Saturday, October 08, 2005

Hanging on to War

Here's my reply to a young man in the local student newspaper, hanging on to the presumed righteousness of the Iraq war, in the context of the new terrorist bombings in Bali. I must admit that I failed to pay attention to the Bali question in my reply, and will have to give further thought to the connections. Brian Stewart's column may be found at
http://www.idsnews.com/subsite/story.php?id=31610&adid=opinion

Ah, "Publius", thou art but a young fool, daring to call over half the country "naive" when you still seem to believe that if things are bad enough somewhere, war must be the answer. Basically, you just ain't lookin' at the whole picture. But perhaps the testosterone coursing through your veins has blinded you only temporarily.

Hardly anyone disagrees that Saddam is a bad man, and made for one hell of a nasty dictator.
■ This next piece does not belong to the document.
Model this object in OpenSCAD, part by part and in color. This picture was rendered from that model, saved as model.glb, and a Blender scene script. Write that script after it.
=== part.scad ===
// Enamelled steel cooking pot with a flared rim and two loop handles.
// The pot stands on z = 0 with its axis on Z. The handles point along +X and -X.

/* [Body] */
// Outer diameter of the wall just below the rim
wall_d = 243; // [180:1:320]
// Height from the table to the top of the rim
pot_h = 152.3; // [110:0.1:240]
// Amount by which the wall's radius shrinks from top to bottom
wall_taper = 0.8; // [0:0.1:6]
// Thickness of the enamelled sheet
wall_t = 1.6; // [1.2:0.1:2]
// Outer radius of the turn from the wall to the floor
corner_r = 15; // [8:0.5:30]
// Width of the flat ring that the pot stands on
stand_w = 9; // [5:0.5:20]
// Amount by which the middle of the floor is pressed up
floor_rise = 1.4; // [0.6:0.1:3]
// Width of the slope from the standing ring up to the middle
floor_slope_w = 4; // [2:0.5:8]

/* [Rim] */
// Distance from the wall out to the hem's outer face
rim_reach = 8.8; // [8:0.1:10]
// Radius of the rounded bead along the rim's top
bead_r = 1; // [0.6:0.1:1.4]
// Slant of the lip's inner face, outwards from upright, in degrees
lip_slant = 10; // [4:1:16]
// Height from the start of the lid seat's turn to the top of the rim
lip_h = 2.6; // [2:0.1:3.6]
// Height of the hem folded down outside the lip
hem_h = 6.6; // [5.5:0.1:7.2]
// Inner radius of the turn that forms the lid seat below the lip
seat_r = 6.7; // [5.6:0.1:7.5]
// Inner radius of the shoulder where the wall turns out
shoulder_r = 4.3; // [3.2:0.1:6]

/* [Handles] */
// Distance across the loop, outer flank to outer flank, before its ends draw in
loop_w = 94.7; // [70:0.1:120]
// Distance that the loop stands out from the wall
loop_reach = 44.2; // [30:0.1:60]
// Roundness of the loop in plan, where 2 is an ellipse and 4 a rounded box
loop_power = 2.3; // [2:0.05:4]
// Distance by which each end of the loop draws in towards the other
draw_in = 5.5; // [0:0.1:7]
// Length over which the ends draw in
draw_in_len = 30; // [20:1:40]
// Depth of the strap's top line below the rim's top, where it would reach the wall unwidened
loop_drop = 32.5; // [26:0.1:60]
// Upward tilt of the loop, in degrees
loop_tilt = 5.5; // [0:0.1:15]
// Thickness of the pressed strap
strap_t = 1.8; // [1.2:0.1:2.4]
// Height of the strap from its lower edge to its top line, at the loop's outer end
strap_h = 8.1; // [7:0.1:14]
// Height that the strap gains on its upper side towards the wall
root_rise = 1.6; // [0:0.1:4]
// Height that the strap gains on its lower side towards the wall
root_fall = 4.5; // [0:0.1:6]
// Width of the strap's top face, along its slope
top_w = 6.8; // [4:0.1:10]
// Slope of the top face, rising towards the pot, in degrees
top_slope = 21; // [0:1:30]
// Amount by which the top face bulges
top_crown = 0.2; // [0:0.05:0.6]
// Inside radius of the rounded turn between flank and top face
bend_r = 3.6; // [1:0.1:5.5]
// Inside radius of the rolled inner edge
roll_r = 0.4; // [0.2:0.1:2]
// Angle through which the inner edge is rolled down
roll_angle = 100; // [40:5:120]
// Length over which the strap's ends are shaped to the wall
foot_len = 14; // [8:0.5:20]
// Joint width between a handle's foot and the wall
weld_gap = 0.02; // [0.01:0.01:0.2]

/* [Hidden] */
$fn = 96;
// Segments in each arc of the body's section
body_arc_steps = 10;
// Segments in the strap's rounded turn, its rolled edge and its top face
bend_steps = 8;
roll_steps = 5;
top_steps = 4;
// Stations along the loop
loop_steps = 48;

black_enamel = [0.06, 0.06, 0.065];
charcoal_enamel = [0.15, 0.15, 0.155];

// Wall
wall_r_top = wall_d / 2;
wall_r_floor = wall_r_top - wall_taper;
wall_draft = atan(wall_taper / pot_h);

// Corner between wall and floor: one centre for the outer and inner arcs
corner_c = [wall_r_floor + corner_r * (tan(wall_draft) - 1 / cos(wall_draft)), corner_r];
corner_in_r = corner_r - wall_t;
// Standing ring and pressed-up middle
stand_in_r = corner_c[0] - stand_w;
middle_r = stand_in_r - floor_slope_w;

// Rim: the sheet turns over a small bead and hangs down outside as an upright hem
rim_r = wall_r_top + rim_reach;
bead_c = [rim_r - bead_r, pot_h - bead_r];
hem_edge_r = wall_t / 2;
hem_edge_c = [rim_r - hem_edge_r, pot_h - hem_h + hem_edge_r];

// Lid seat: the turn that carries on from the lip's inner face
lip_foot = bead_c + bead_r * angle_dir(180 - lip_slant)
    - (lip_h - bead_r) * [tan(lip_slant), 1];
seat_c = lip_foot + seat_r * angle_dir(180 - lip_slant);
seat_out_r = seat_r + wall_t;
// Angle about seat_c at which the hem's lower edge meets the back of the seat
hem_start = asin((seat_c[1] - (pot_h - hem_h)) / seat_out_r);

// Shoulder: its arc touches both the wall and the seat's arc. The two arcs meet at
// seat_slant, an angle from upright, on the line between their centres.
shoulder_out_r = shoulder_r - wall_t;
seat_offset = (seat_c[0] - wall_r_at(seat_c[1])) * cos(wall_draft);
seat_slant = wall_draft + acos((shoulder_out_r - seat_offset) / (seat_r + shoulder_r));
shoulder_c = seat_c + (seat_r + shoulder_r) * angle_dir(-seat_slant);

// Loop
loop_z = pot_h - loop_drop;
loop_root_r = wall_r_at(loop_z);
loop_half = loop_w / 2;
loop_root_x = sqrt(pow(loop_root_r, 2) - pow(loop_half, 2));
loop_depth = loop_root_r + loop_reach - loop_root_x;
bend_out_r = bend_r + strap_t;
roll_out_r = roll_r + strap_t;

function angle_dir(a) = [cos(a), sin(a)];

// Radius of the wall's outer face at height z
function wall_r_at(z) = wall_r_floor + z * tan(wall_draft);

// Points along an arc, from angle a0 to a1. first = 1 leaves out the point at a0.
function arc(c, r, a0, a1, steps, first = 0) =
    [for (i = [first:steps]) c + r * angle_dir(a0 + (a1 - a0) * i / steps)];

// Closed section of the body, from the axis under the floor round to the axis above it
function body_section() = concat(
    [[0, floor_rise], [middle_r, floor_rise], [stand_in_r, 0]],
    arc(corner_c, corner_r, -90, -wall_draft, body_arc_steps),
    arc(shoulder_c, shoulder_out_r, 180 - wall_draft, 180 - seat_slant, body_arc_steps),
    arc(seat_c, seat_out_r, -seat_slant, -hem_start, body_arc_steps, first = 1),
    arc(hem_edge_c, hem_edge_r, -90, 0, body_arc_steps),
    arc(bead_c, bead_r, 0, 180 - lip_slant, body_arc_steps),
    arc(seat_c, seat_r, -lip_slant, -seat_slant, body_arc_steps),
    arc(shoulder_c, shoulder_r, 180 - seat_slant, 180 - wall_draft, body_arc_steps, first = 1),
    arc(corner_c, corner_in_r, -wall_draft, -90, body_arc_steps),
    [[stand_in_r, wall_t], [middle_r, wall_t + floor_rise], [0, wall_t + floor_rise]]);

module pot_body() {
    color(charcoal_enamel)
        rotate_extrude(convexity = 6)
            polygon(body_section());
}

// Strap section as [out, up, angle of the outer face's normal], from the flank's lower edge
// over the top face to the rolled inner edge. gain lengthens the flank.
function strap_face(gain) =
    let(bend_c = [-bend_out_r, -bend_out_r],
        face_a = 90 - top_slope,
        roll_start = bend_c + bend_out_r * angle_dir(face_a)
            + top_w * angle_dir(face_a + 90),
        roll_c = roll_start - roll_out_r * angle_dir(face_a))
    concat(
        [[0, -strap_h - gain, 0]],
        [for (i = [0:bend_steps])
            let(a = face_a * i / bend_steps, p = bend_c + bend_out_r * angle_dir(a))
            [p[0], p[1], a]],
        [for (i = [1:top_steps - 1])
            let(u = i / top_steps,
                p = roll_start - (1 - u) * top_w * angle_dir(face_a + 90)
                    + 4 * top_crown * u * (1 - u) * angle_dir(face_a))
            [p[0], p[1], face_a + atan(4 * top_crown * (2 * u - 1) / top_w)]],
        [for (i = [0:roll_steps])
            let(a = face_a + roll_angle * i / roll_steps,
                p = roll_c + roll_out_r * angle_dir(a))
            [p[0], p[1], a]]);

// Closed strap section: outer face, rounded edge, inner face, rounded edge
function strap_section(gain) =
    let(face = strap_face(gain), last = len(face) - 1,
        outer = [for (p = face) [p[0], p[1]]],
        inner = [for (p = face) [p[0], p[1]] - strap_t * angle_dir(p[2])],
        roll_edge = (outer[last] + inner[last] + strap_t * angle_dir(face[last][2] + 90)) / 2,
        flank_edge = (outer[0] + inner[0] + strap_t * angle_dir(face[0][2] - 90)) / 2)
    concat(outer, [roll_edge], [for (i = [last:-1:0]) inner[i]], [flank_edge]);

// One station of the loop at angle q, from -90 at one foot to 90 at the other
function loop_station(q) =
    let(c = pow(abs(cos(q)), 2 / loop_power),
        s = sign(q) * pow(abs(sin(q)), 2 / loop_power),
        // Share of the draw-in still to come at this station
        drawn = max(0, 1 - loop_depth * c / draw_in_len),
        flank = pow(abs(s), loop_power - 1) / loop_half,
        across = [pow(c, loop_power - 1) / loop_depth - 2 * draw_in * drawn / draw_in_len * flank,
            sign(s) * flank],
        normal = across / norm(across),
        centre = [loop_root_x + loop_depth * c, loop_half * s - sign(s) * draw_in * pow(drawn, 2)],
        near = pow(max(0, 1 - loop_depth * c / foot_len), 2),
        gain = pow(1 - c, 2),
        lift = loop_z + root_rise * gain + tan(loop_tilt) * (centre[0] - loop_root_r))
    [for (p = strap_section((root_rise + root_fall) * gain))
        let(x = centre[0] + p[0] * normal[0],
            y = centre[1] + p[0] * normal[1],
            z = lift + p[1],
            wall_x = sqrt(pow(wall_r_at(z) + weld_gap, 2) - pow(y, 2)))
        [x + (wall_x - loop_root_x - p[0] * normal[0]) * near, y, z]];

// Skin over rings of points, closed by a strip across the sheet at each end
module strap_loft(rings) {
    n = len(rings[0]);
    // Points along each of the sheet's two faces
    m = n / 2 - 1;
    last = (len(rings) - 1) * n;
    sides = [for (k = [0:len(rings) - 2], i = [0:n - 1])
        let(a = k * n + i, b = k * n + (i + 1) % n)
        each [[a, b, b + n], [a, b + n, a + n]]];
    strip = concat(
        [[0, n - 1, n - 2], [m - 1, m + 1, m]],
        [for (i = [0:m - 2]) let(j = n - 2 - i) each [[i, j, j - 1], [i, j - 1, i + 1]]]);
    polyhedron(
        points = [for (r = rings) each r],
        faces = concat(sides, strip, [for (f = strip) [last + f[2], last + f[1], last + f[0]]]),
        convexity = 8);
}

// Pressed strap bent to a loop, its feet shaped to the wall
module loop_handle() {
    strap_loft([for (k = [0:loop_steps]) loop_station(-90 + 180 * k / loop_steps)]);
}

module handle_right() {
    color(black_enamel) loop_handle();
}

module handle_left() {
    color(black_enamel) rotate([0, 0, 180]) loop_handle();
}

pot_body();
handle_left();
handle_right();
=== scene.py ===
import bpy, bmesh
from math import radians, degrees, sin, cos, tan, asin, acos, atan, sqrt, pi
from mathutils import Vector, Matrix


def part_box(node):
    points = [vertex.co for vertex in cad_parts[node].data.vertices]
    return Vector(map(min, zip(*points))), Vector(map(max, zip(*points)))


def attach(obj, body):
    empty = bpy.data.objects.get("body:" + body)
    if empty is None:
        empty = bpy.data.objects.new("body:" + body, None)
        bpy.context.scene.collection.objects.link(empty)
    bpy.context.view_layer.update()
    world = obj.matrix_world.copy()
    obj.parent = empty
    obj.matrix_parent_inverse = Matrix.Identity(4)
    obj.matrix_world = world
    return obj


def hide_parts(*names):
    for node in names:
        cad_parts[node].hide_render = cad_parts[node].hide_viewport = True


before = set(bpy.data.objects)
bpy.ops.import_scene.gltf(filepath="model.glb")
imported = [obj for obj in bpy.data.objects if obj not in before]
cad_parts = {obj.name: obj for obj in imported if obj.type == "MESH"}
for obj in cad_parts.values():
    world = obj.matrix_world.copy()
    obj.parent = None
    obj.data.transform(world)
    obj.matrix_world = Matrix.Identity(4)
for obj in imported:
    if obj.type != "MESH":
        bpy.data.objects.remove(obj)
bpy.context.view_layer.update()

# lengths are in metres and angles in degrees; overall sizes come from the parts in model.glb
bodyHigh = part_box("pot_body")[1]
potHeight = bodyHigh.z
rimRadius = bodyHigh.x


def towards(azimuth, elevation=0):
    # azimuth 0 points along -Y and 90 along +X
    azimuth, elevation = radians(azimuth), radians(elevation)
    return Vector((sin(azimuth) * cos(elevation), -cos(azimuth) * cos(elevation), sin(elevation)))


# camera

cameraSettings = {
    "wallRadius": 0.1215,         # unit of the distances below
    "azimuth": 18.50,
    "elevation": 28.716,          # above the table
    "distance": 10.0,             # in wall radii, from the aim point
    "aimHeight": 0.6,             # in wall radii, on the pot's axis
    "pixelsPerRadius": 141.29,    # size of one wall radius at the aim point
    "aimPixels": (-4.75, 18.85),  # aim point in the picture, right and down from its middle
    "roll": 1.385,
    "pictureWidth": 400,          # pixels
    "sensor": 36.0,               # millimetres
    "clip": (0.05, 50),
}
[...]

Still, removing even the nastiest of dictators isn't necessarily synonymous with "liberating" the tyrant's country. First of all, the means to the end was horrible, and Americans mostly only viewed sanitized footage of what went on. Thousands of people, many of them innocents, were killed and mutilated by our bombs. Just about everybody else in Iraq has had their livelihood and survival plunged into lasting uncertainty, which brings us to a second issue, the actual outcome of the war, which has been mediocre at best, potentially catastrophic at worst. Sure, the war got rid of Saddam, taking power away from an evil dicator. But did we liberate the people of Iraq? Let me use an analogy. If you meet a family who is in chains, remove their chains, but then, whether or not it is your intention, leave them lying in a minefield without a map, have you liberated them? You can hardly deny that living in Iraq today is like living in a minefield. Aside from the literal minefields there, there is of course the minefield of terrorism.
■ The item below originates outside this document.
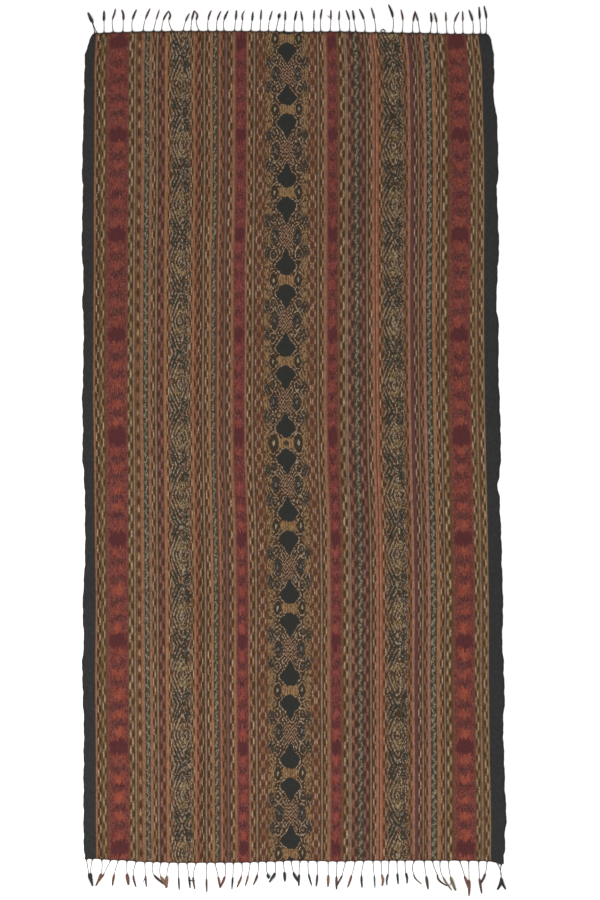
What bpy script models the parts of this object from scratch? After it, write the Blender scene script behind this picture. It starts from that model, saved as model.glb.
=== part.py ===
"""An ikat woven cloth, laid out flat: one web with its own selvedges, and a fringe at each end.

Sizes in the tables are millimetres. X runs across the cloth, Y up its length, Z off the floor.
The origin is under the middle of the whole piece, fringes and all, with the floor at Z = 0.
"""
import math
from collections import namedtuple

import bmesh
import bpy
from mathutils import Vector

MM = 0.001

CLOTH_THICKNESS = 1.6
EDGING_WIDTH = 3.2            # the twined row that locks the last weft at each end
EDGING_THICKNESS = 2.2
PART_GAP = 0.3                # between the cloth and each twined row

SELVEDGE_PITCH = 31.0         # the weft pulls the selvedge in about this often
SELVEDGE_PULL = 0.5
EDGE_STEP = 12.0              # spacing of the outline's points between two sections

# The selvedges: how far up the cloth, and where the left and right edges lie there.
Section = namedtuple("Section", "up left right")
SELVEDGES = (
    Section(1035, -506.5, 487.5),
    Section(1025, -511.5, 492.5),
    Section(1005, -517.5, 496.0),
    Section(985, -522.5, 498.5),
    Section(950, -523.5, 500.0),
    Section(883, -525.0, 498.0),
    Section(830, -526.0, 507.0),
    Section(750, -528.5, 509.5),
    Section(688, -529.5, 510.0),
    Section(645, -527.5, 506.0),
    Section(588, -529.0, 509.0),
    Section(510, -530.5, 512.0),
    Section(425, -526.0, 507.5),
    Section(365, -529.0, 505.0),
    Section(313, -525.5, 511.0),
    Section(188, -527.0, 510.5),
    Section(125, -529.5, 513.5),
    Section(50, -527.5, 516.0),
    Section(-17, -529.0, 516.5),
    Section(-62, -525.0, 513.5),
    Section(-87, -524.5, 507.5),
    Section(-117, -522.5, 513.5),
    Section(-250, -522.0, 518.5),
    Section(-400, -528.0, 522.0),
    Section(-480, -525.0, 519.5),
    Section(-535, -529.5, 523.5),
    Section(-625, -527.5, 526.0),
    Section(-680, -525.0, 522.0),
    Section(-825, -526.0, 526.0),
    Section(-925, -526.0, 530.5),
    Section(-955, -526.0, 526.5),
    Section(-1000, -525.0, 527.0),
    Section(-1020, -523.0, 523.5),
)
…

Who created the minefield of terrorism? Surely it is the terrorists who conspire to create this unholy hell, which somehow they see as a holy act. They seem to believe (somewhat as you do, "Publius") that countering a perceived evil with evil can somehow result in good. They are wrong, wrong, wrong to be doing what they are doing. But, frankly, the war helped them to get there, by creating a vacuum of power and by making the United States occupation look bad enough, whatever our intentions (the subject of a future conversation, perhaps), to create a fertile recruiting ground for new terrorists. This was bound to happen, and saying so is not a matter of hindsight. Months before the invasion began, I downloaded a poster depicting Osama bin Laden dressed as Uncle Sam, pointing a finger and declaring "I Want You to Invade Iraq". A sad comment, indeed, but I knew it was true. Later, by allowing torture to happen and looking for exceptions to our own rules about treating prisoners, "our" side made things that much worse in the battle for the hearts and minds of the American people, of young Muslims, and of people everywhere.

It is not that we should be afraid of angering terrorists. We can't capitulate to their threats and terror, thus allowing them to realize their ambitions of power. But that doesn't mean that just any old thing we do that is "against" them is morally acceptable, or even helpful. We must dissipate their appeal by acting morally ourselves; Muslims and all other people of good will should have little or no cause for grievance against us, of the magnitude that leads young people toward terrorism. Again, terrorism is always wrong, and, yes, the terrorists bear their own responsibility for choosing this path. But in almost any feud -- whether between families, clans, nations, religions or some combination thereof -- both sides almost always bear much of the responsibility for being stubborn and insensitive to the needs and grievances of even total innocents born on the "wrong" side, for exclusively blaming real and imagined enemies while refusing to look within for responsibility, and simply for either not realizing or not caring that even seemingly righteous violence sows the seeds for more violence, often lasting centuries into the future. Everyone must consider the consequences of their own actions, even if some of those consequences proceed indirectly through provoking "bad" people whose responsibility is therefore also great.

After all of this, we can only hope that a new Iraqi Constitution will not just be approved through the process that has been put into place, but that it will successfully provide the means to govern the country according to just principles, leaving both the people of Iraq and people everywhere better off. If, my young friend, and I do say "if", if that happens, we can reasonably ask "was it all worth it?" Even then, we must take into account the viewpoints of untold numbers of mothers who had their children killed and mutilated by both sides, as well as everything else that has been stirred up. Even if the answer is "yes, it was worth it, and it was the best we knew how to do at the time", we must further ask "Is there a better way for us to accomplish these goals next time?" We might start this inquiry by studying the work of Mahatma Gandhi and Dr. Martin Luther King, Jr.

There's a lot more to this war thing than meets the eye, "Publius", and a lot more than I've said here. But consider my words well, my young friend, and perhaps we shall speak again.